Requirement:
From the first line of the data below, copy each line up to the one containing "return faces", and include that line too.
[START OF Data provided]
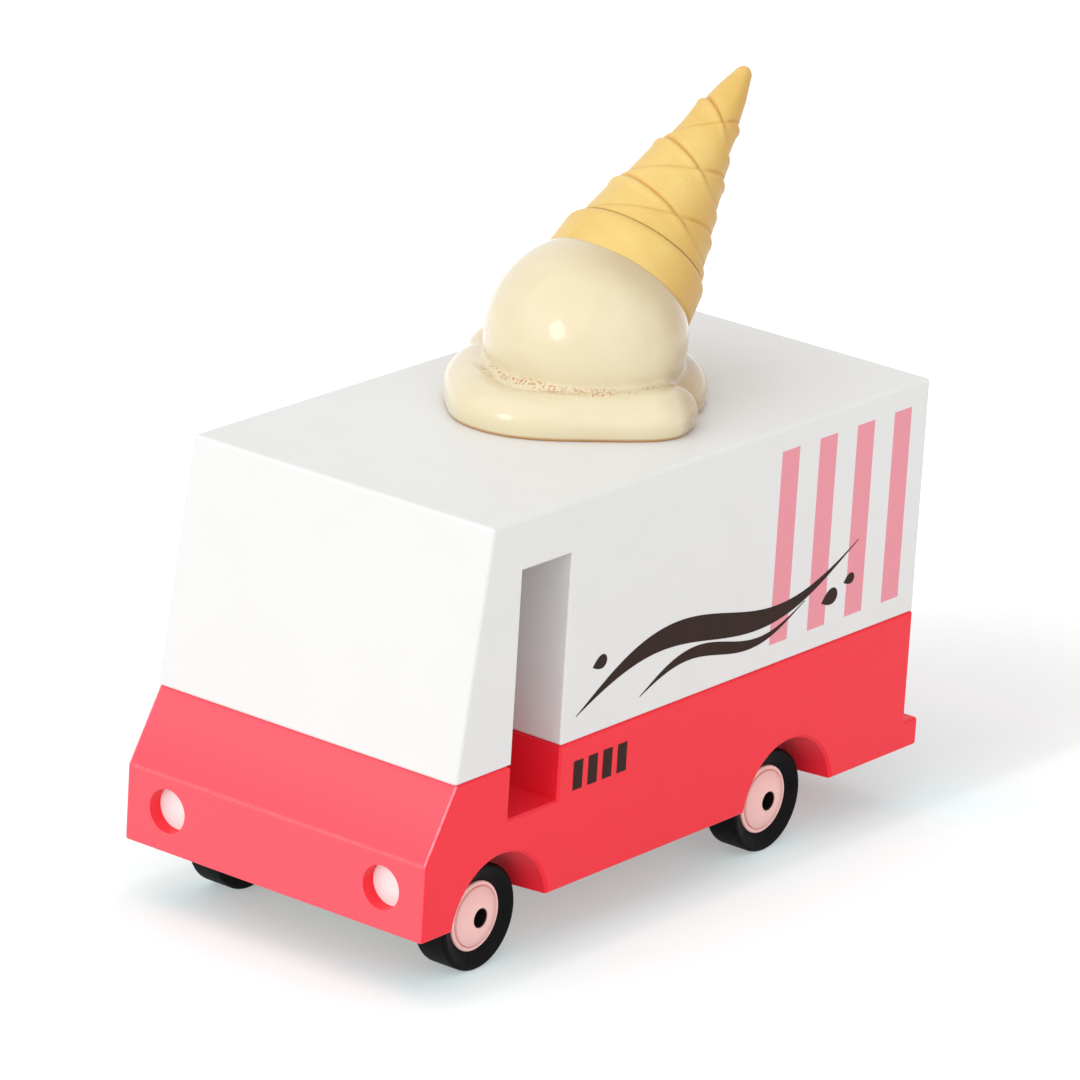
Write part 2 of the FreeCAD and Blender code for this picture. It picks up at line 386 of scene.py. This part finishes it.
# ---- mesh helpers --------------------------------------------------------------------------
def mesh_object(name, verts, faces):
    me = bpy.data.meshes.new(name)
    me.from_pydata([tuple(v) for v in verts], [], faces)
    me.validate()
    return add_object(name, me)


def bmesh_object(name, bm):
    me = bpy.data.meshes.new(name)
    bm.to_mesh(me)
    bm.free()
    return add_object(name, me)


def tube_faces(rows, cols):
    """Faces of a closed tube made of rings of cols points each, with a cap at both ends."""
    faces = [(i * cols + j, i * cols + (j + 1) % cols, (i + 1) * cols + (j + 1) % cols, (i + 1) * cols + j)
             for i in range(rows - 1) for j in range(cols)]
    faces.append(tuple(range(cols))[::-1])
    faces.append(tuple((rows - 1) * cols + j for j in range(cols)))
    return faces


def directions(line):
    """Unit direction of a flat curve at each of its points."""
    d = np.gradient(line[:, :2], axis=0)
    return d / np.linalg.norm(d, axis=1)[:, None]


def catmull(pts, at):
    """Smooth curve through the points, sampled at the given positions along them."""
    padded = np.vstack([2 * pts[0] - pts[1], pts, 2 * pts[-1] - pts[-2]])
    i = np.minimum(at.astype(int), len(pts) - 2)
    t = (at - i)[:, None]
    p0, p1, p2, p3 = (padded[i + k] for k in range(4))
    return 0.5 * (2 * p1 + (p2 - p0) * t + (2 * p0 - 5 * p1 + 4 * p2 - p3) * t ** 2
                  + (3 * p1 - p0 - 3 * p2 + p3) * t ** 3)


# ---- ice cream -----------------------------------------------------------------------------
SCOOP_LO, SCOOP_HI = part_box("ice_cream_scoop")
ROOF = SCOOP_LO[2]
SCOOP_R = 13.5 * MM
SETTLED = 1.6 * MM        # the melting ball has sunk this far below its plain CAD solid
CENTRE = Vector((-0.5 * MM, 6.6 * MM, SCOOP_HI[2] - SCOOP_R - SETTLED))
SKIRT_FOOT_R, SKIRT_TOP_R, SKIRT_DEPTH = 0.0166, 0.0131, 0.0108
SKIRT_SHIFT = (0.2 * MM, -0.5 * MM)                  # of its centre from the ball's
VOXEL, SMOOTHINGS = 0.00032, 14                      # how finely the parts are joined, and how softly
UNEVEN, UNEVEN_WAVES = 0.00012, (310, 270, 330)      # height of the unevenness, and radians per metre
GAP = 0.00002                                        # between the flat foot and the roof

# Centre line points of each roll on the roof: x, y, half width, half height and height above it, in mm.
FRONT_ROLL = (
    (-13.8, 10.5, 2.6, 2.6, 1.6), (-14.6, 6.5, 3.2, 3.2, 1.7), (-13.9, 1.7, 3.7, 3.6, 1.8),
    (-11.5, -2.8, 3.9, 3.7, 1.8), (-8.1, -6.9, 3.9, 3.7, 1.7), (-3.9, -9.9, 4.0, 3.7, 1.6),
    (0.6, -10.2, 4.0, 3.7, 1.6), (5.0, -7.8, 4.0, 3.7, 1.6), (9.1, -3.7, 4.1, 3.8, 1.7),
    (12.8, 0.5, 4.2, 3.9, 1.8), (14.5, 3.3, 4.2, 3.9, 1.9), (14.0, 6.4, 3.9, 3.7, 1.9),
)
REAR_ROLL = (
    (10.4, 7.6, 3.4, 3.4, 1.5), (10.8, 11.4, 3.6, 3.4, 1.6), (9.4, 14.9, 3.7, 3.5, 1.7),
    (6.6, 17.9, 3.8, 3.6, 1.8), (3.2, 19.8, 3.8, 3.6, 1.8), (-1.0, 20.6, 3.7, 3.5, 1.7),
    (-5.2, 20.0, 3.6, 3.4, 1.6), (-9.0, 18.0, 3.5, 3.4, 1.6), (-12.2, 15.0, 3.3, 3.3, 1.7),
)
HIGH_ROLL = (
    (-16.0, 4.0, 2.2, 2.2, 2.6), (-16.8, 7.6, 3.0, 3.0, 3.1), (-15.9, 11.6, 3.4, 3.4, 3.1),
    (-13.8, 15.4, 3.4, 3.3, 2.6), (-10.8, 18.0, 2.6, 2.6, 2.0),
)
ROLL_STEPS, ROLL_COLS = 12, 40           # rings from one point to the next, and points round a ring
DOME = [math.radians(a) for a in np.linspace(80, 0, 7)]      # rings of a roll's rounded end, tip first

CREAM_LOW, CREAM_HIGH = (0.74, 0.63, 0.41), (0.78, 0.685, 0.47)
TOASTED, FOOT_BROWN = (0.66, 0.30, 0.07), (0.50, 0.22, 0.045)


def roll_mesh(name, row):
    """A fat rounded roll of melted ice cream along its centre line, with domed ends."""
    pts = np.array(row)
    line = catmull(pts, np.linspace(0, len(pts) - 1, ROLL_STEPS * (len(pts) - 1) + 1))
    d = directions(line)
    angles = np.arange(ROLL_COLS) * 2 * math.pi / ROLL_COLS
    verts = []

    def ring(at, along, shrink):
        x, y, w, h, z = at
        for c in angles:
            verts.append(((x + along[1] * w * shrink * math.cos(c)) * MM,
                          (y - along[0] * w * shrink * math.cos(c)) * MM,
                          ROOF + (z + h * shrink * math.sin(c)) * MM))

    def dome_ring(end, along, a, way):
        at = end.copy()
        at[:2] += way * along * at[2] * math.sin(a)
        ring(at, along, math.cos(a))

    for a in DOME:
        dome_ring(line[0], d[0], a, -1)
    for at, along in zip(line[1:-1], d[1:-1]):
        ring(at, along, 1.0)
    for a in DOME[::-1]:
        dome_ring(line[-1], d[-1], a, 1)
    return mesh_object(name, verts, tube_faces(len(verts) // ROLL_COLS, ROLL_COLS))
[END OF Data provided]
Exercise solution:
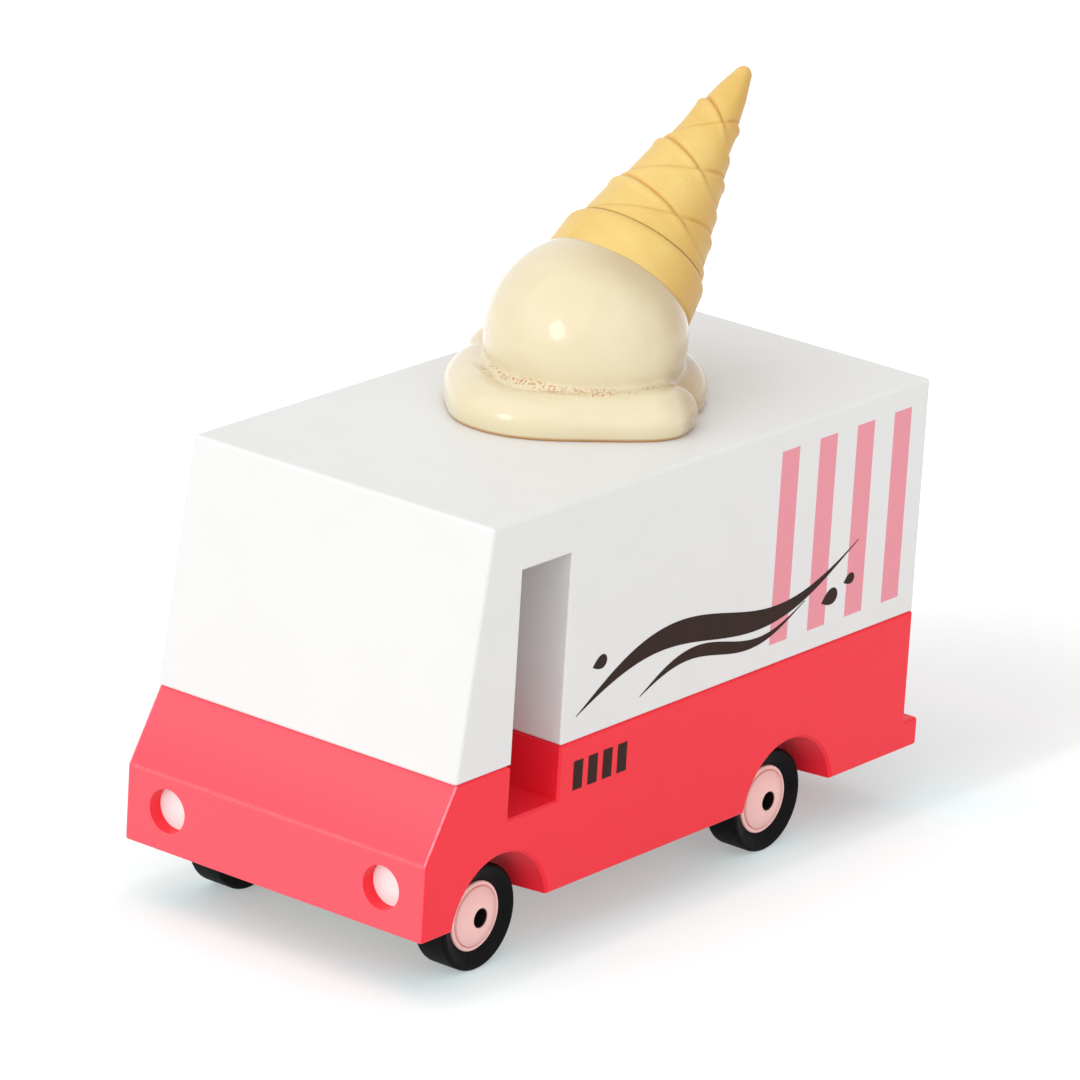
Write part 2 of the FreeCAD and Blender code for this picture. It picks up at line 386 of scene.py. This part finishes it.
# ---- mesh helpers --------------------------------------------------------------------------
def mesh_object(name, verts, faces):
    me = bpy.data.meshes.new(name)
    me.from_pydata([tuple(v) for v in verts], [], faces)
    me.validate()
    return add_object(name, me)


def bmesh_object(name, bm):
    me = bpy.data.meshes.new(name)
    bm.to_mesh(me)
    bm.free()
    return add_object(name, me)


def tube_faces(rows, cols):
    """Faces of a closed tube made of rings of cols points each, with a cap at both ends."""
    faces = [(i * cols + j, i * cols + (j + 1) % cols, (i + 1) * cols + (j + 1) % cols, (i + 1) * cols + j)
             for i in range(rows - 1) for j in range(cols)]
    faces.append(tuple(range(cols))[::-1])
    faces.append(tuple((rows - 1) * cols + j for j in range(cols)))
    return faces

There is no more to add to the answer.